§ **SET PROBLEM**
Print each line of the listing once more, precisely as given.

§ **RECORDED DATA**
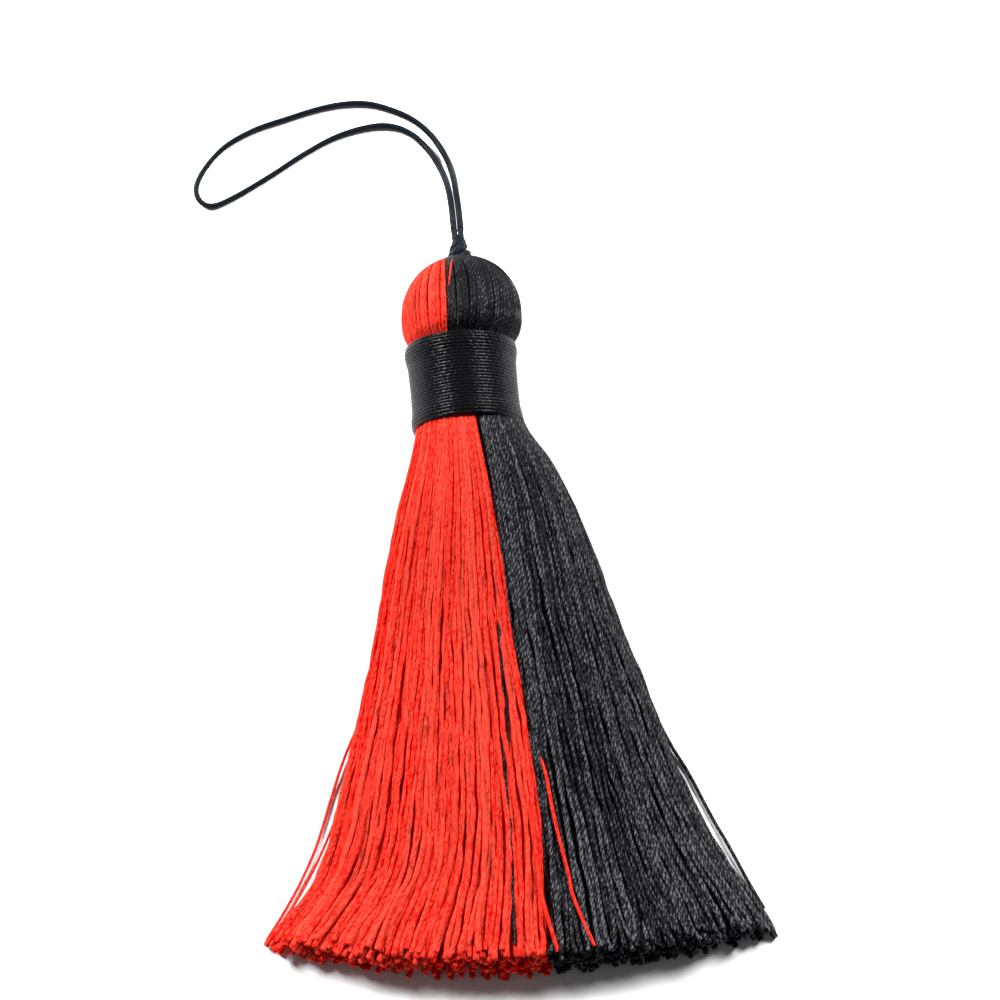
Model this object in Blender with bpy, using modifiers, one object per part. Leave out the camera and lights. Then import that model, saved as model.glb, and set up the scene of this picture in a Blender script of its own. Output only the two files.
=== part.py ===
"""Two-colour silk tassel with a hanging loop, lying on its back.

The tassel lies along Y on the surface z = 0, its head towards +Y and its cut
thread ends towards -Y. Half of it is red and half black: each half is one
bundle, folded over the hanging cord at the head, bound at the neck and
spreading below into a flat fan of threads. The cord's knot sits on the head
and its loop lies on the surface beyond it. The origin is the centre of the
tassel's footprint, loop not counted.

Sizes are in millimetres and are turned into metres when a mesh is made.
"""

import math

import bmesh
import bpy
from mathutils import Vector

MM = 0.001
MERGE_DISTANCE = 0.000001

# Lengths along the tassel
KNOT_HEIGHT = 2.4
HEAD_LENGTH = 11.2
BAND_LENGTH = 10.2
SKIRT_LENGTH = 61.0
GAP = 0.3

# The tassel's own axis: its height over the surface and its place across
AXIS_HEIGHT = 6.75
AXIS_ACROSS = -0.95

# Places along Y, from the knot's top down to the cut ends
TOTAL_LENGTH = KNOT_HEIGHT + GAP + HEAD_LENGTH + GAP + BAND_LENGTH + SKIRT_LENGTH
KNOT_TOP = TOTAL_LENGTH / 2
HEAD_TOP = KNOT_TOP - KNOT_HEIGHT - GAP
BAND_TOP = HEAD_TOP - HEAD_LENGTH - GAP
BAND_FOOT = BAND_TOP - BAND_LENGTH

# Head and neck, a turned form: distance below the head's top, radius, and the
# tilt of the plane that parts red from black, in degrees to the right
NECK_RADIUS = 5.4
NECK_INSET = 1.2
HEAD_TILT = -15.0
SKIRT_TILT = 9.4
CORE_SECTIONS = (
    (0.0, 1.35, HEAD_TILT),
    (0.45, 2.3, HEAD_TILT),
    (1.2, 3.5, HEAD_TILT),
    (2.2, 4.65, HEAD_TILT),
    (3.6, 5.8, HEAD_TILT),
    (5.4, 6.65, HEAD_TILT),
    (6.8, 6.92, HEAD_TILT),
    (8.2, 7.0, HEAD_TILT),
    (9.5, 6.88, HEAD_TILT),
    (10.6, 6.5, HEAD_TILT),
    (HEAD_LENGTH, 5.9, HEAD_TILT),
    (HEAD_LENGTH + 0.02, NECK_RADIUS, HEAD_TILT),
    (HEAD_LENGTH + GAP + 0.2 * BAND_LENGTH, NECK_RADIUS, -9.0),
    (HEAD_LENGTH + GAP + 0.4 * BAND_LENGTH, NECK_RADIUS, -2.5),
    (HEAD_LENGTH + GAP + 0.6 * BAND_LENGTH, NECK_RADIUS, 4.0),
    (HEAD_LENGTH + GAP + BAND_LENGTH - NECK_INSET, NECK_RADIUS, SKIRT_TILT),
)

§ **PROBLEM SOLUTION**
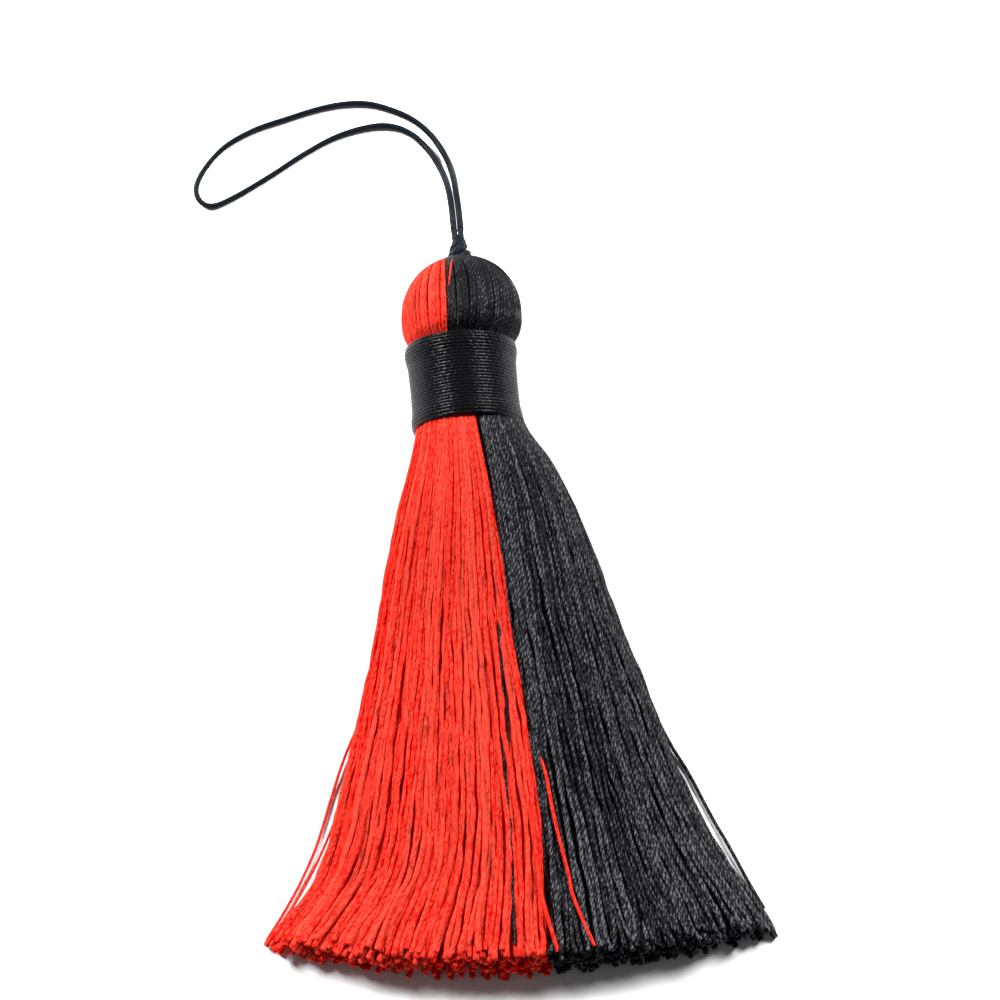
Model this object in Blender with bpy, using modifiers, one object per part. Leave out the camera and lights. Then import that model, saved as model.glb, and set up the scene of this picture in a Blender script of its own. Output only the two files.
=== part.py ===
"""Two-colour silk tassel with a hanging loop, lying on its back.

The tassel lies along Y on the surface z = 0, its head towards +Y and its cut
thread ends towards -Y. Half of it is red and half black: each half is one
bundle, folded over the hanging cord at the head, bound at the neck and
spreading below into a flat fan of threads. The cord's knot sits on the head
and its loop lies on the surface beyond it. The origin is the centre of the
tassel's footprint, loop not counted.

Sizes are in millimetres and are turned into metres when a mesh is made.
"""

import math

import bmesh
import bpy
from mathutils import Vector

MM = 0.001
MERGE_DISTANCE = 0.000001

# Lengths along the tassel
KNOT_HEIGHT = 2.4
HEAD_LENGTH = 11.2
BAND_LENGTH = 10.2
SKIRT_LENGTH = 61.0
GAP = 0.3

# The tassel's own axis: its height over the surface and its place across
AXIS_HEIGHT = 6.75
AXIS_ACROSS = -0.95

# Places along Y, from the knot's top down to the cut ends
TOTAL_LENGTH = KNOT_HEIGHT + GAP + HEAD_LENGTH + GAP + BAND_LENGTH + SKIRT_LENGTH
KNOT_TOP = TOTAL_LENGTH / 2
HEAD_TOP = KNOT_TOP - KNOT_HEIGHT - GAP
BAND_TOP = HEAD_TOP - HEAD_LENGTH - GAP
BAND_FOOT = BAND_TOP - BAND_LENGTH

# Head and neck, a turned form: distance below the head's top, radius, and the
# tilt of the plane that parts red from black, in degrees to the right
NECK_RADIUS = 5.4
NECK_INSET = 1.2
HEAD_TILT = -15.0
SKIRT_TILT = 9.4
CORE_SECTIONS = (
    (0.0, 1.35, HEAD_TILT),
    (0.45, 2.3, HEAD_TILT),
    (1.2, 3.5, HEAD_TILT),
    (2.2, 4.65, HEAD_TILT),
    (3.6, 5.8, HEAD_TILT),
    (5.4, 6.65, HEAD_TILT),
    (6.8, 6.92, HEAD_TILT),
    (8.2, 7.0, HEAD_TILT),
    (9.5, 6.88, HEAD_TILT),
    (10.6, 6.5, HEAD_TILT),
    (HEAD_LENGTH, 5.9, HEAD_TILT),
    (HEAD_LENGTH + 0.02, NECK_RADIUS, HEAD_TILT),
    (HEAD_LENGTH + GAP + 0.2 * BAND_LENGTH, NECK_RADIUS, -9.0),
    (HEAD_LENGTH + GAP + 0.4 * BAND_LENGTH, NECK_RADIUS, -2.5),
    (HEAD_LENGTH + GAP + 0.6 * BAND_LENGTH, NECK_RADIUS, 4.0),
    (HEAD_LENGTH + GAP + BAND_LENGTH - NECK_INSET, NECK_RADIUS, SKIRT_TILT),
)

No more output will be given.